General Terms: Provided all Offer conditions have been met, the Cash Bonus will be deposited to your Eligible Registered Account within approximately eight (8) months from the end of the Enrollment Period. For the Cash Bonus to be paid, the applicable Eligible Registered Account must be open and in good standing until the time of payout of the Cash Bonus. For purposes of this Offer, an Eligible Registered Account is not in 'good standing' if the account holder is in breach of the Eligible Registered Account’s client account agreement.
If you qualify, you will receive only one (1) Cash Bonus per Registered Eligible Account type (e.g., an Eligible RRSP or an Eligible TFSA), regardless if there are multiple transfers to the same Eligible Registered Account and regardless of the number of Eligible Registered Account types qualified. If multiple Eligible Registered Accounts of the same registered account type meet the qualifying conditions (e.g., 2 Eligible RRSPs), the Cash Bonus will only be paid on the first Eligible Registered Account that has met the Offer conditions.

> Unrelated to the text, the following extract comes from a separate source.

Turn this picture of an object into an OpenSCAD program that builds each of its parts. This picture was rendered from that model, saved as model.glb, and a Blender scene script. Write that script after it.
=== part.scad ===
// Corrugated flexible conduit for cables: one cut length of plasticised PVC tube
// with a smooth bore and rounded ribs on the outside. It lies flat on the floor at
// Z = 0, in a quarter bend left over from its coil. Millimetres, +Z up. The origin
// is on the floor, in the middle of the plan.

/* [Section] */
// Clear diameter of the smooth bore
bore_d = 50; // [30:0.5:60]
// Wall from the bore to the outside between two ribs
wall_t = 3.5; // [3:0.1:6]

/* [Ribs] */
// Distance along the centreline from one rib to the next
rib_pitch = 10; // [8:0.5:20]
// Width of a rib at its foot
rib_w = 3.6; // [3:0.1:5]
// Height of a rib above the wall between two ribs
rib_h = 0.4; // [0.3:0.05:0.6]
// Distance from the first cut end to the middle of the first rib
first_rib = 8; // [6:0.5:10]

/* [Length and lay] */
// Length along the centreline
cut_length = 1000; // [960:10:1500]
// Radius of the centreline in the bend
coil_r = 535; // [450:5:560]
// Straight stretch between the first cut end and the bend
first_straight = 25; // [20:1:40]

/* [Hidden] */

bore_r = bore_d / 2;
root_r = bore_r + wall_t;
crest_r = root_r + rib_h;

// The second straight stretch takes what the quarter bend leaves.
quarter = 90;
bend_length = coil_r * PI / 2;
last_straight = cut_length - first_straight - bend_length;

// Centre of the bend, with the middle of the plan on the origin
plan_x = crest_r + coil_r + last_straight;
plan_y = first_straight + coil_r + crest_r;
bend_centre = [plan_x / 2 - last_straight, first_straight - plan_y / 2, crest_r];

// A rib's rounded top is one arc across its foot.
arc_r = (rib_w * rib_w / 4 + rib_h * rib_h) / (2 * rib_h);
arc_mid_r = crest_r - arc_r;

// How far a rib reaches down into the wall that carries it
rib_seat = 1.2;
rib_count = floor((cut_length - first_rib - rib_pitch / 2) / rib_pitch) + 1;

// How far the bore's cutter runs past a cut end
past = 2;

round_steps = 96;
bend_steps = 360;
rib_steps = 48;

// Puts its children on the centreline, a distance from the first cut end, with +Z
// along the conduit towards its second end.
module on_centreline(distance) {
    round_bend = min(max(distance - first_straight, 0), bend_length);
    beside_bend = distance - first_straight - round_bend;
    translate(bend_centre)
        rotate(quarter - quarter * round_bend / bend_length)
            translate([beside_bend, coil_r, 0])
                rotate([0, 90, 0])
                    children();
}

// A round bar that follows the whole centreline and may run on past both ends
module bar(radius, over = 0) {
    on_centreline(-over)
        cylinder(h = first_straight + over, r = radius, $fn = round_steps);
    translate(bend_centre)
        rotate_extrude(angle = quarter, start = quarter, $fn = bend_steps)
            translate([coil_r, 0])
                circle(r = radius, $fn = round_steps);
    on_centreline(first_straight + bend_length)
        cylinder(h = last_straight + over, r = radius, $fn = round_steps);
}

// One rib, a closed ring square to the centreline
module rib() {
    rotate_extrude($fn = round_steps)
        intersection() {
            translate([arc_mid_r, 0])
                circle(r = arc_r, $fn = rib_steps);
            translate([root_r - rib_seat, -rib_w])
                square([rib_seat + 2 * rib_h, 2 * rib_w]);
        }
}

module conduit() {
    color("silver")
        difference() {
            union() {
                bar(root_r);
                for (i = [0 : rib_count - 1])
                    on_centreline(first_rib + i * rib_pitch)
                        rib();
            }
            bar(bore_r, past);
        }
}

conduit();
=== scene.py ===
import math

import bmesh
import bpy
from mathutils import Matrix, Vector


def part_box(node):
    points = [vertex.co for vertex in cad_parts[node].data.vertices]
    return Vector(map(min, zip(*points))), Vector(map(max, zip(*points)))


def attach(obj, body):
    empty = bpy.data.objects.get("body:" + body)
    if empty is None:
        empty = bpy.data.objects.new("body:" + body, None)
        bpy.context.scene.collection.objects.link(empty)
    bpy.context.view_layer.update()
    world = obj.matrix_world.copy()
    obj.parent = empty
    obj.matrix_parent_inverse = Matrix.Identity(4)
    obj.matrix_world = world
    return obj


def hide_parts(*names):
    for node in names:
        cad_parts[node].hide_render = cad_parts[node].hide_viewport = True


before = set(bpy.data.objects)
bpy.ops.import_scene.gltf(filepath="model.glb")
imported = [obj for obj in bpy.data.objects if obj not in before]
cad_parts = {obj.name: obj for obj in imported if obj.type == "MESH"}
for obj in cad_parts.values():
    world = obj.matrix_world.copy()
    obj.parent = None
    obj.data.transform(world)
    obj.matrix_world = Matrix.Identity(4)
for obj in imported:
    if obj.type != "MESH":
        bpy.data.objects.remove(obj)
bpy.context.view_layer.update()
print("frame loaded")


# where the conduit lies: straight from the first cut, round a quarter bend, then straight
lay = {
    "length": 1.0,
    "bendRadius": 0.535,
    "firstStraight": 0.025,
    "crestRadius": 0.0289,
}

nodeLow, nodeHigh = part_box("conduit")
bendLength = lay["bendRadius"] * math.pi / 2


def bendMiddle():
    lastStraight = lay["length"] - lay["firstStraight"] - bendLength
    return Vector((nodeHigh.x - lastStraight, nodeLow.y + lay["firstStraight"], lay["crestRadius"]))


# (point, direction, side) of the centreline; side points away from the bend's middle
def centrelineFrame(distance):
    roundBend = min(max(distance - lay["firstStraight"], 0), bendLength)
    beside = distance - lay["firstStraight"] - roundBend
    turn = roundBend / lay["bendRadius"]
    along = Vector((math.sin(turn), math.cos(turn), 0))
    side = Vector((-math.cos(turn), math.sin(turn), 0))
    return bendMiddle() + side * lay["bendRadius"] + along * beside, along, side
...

Clients are responsible to confirm their contribution limits noted on their most current Notice of Assessment issued by the Canada Revenue Agency prior to making any contribution to their Eligible Registered Account(s). The Cash Bonus will not be considered a contribution and therefore will not impact a client’s applicable registered plan contribution limit. Scotiabank is not responsible for any contribution over a client’s limit in connection with this Offer. Clients should consult with a tax advisor to discuss any tax implications in connection with this Offer and clients are responsible for any required tax reporting.
This Offer is non-transferable, non-saleable, may not be exchanged for cash and may not be duplicated. Offer may be changed, cancelled, or extended at any time without prior notice.